- [DATASET EXTRACT]
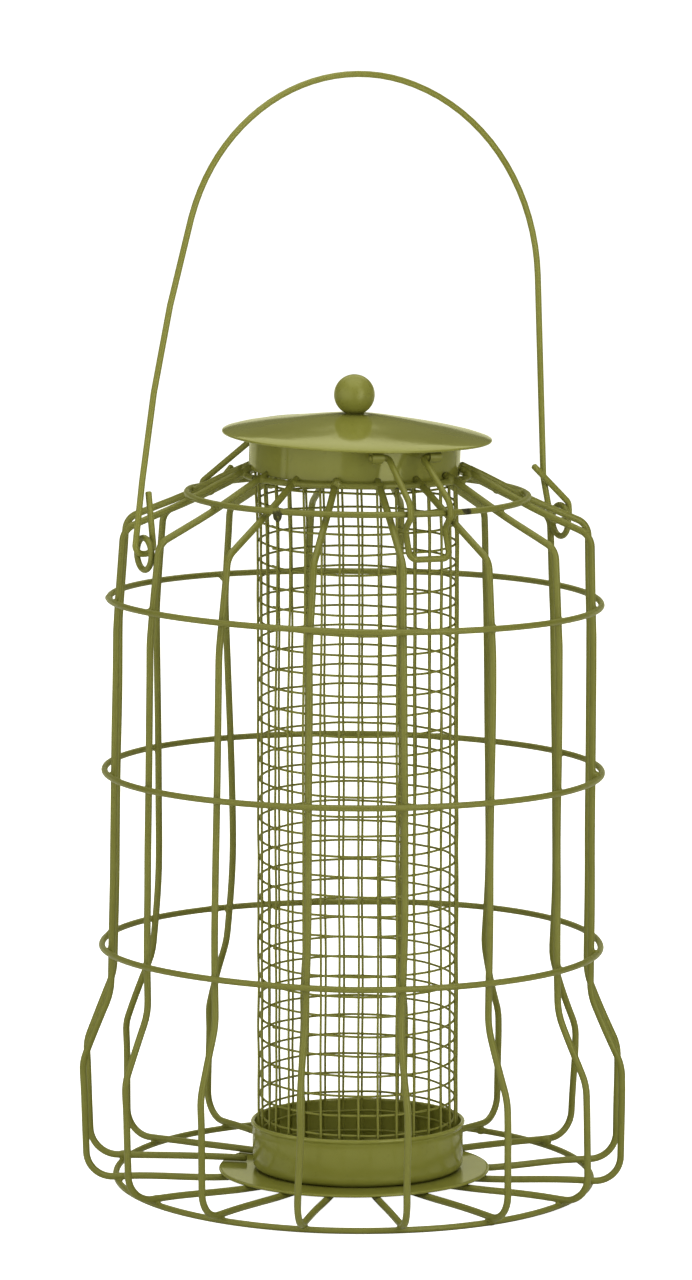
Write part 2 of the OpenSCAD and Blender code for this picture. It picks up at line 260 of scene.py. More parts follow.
def piece(name, shells, material, body, slot, *nodes):
    """One mesh object from closed shells, riding on a body and standing for its CAD nodes."""
    vertices, faces, start = [], [], 0
    for shell_vertices, shell_faces in shells:
        vertices.append(np.asarray(shell_vertices))
        faces += [tuple(k + start for k in face) for face in shell_faces]
        start += len(shell_vertices)
    mesh = bpy.data.meshes.new(name)
    mesh.from_pydata((np.vstack(vertices) * MM).tolist(), [], faces)
    mesh.polygons.foreach_set("use_smooth", [True] * len(mesh.polygons))
    mesh.materials.append(material)
    shape = bpy.data.objects.new(name, mesh)
    bpy.context.scene.collection.objects.link(shape)
    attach(shape, body)
    if nodes:
        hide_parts(*nodes)
    return shape


def ball_directions(subdivisions):
    shape = bmesh.new()
    bmesh.ops.create_icosphere(shape, subdivisions=subdivisions, radius=1)
    directions = np.array([v.co[:] for v in shape.verts])
    faces = [tuple(v.index for v in f.verts) for f in shape.faces]
    shape.free()
    return directions, faces


BALL, BALL_FACES = ball_directions(4)


def smooth_min(a, b, k):
    h = np.clip(0.5 + 0.5 * (b - a) / k, 0, 1)
    return b * (1 - h) + a * h - k * h * (1 - h)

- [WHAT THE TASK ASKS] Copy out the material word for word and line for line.

- [RESPONSE TO THIS TASK]
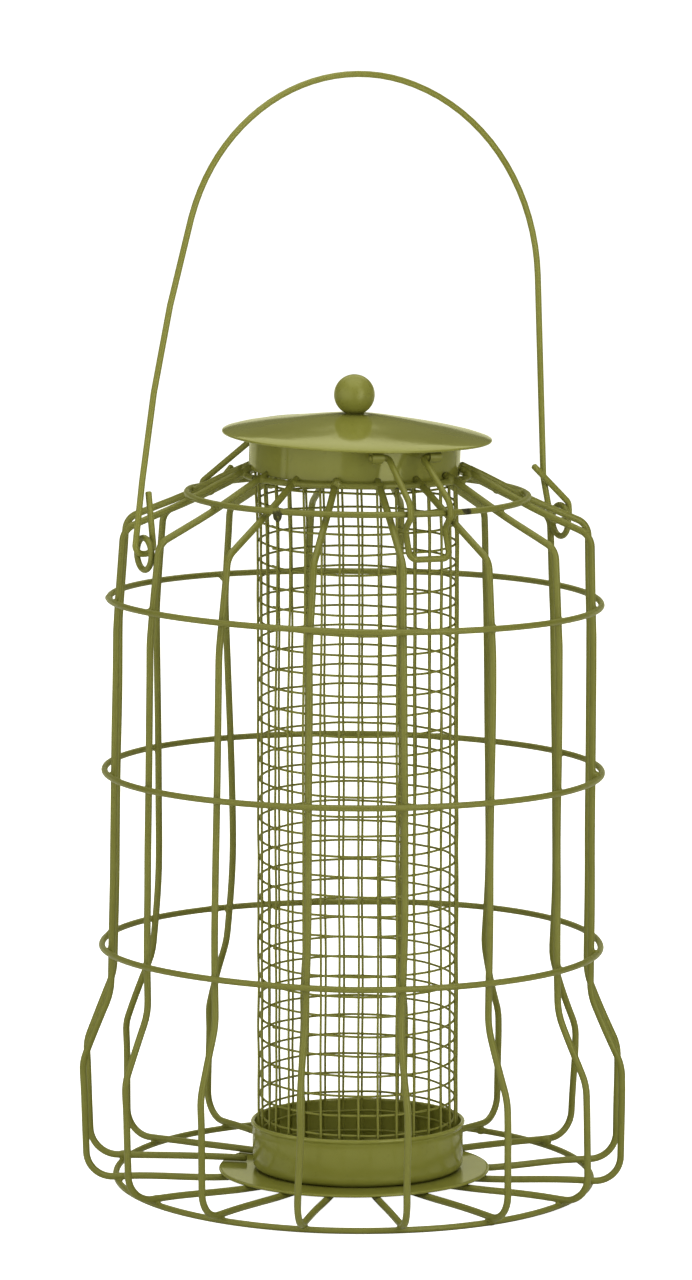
Write part 2 of the OpenSCAD and Blender code for this picture. It picks up at line 260 of scene.py. More parts follow.
def piece(name, shells, material, body, slot, *nodes):
    """One mesh object from closed shells, riding on a body and standing for its CAD nodes."""
    vertices, faces, start = [], [], 0
    for shell_vertices, shell_faces in shells:
        vertices.append(np.asarray(shell_vertices))
        faces += [tuple(k + start for k in face) for face in shell_faces]
        start += len(shell_vertices)
    mesh = bpy.data.meshes.new(name)
    mesh.from_pydata((np.vstack(vertices) * MM).tolist(), [], faces)
    mesh.polygons.foreach_set("use_smooth", [True] * len(mesh.polygons))
    mesh.materials.append(material)
    shape = bpy.data.objects.new(name, mesh)
    bpy.context.scene.collection.objects.link(shape)
    attach(shape, body)
    if nodes:
        hide_parts(*nodes)
    return shape


def ball_directions(subdivisions):
    shape = bmesh.new()
    bmesh.ops.create_icosphere(shape, subdivisions=subdivisions, radius=1)
    directions = np.array([v.co[:] for v in shape.verts])
    faces = [tuple(v.index for v in f.verts) for f in shape.faces]
    shape.free()
    return directions, faces


BALL, BALL_FACES = ball_directions(4)


def smooth_min(a, b, k):
    h = np.clip(0.5 + 0.5 * (b - a) / k, 0, 1)
    return b * (1 - h) + a * h - k * h * (1 - h)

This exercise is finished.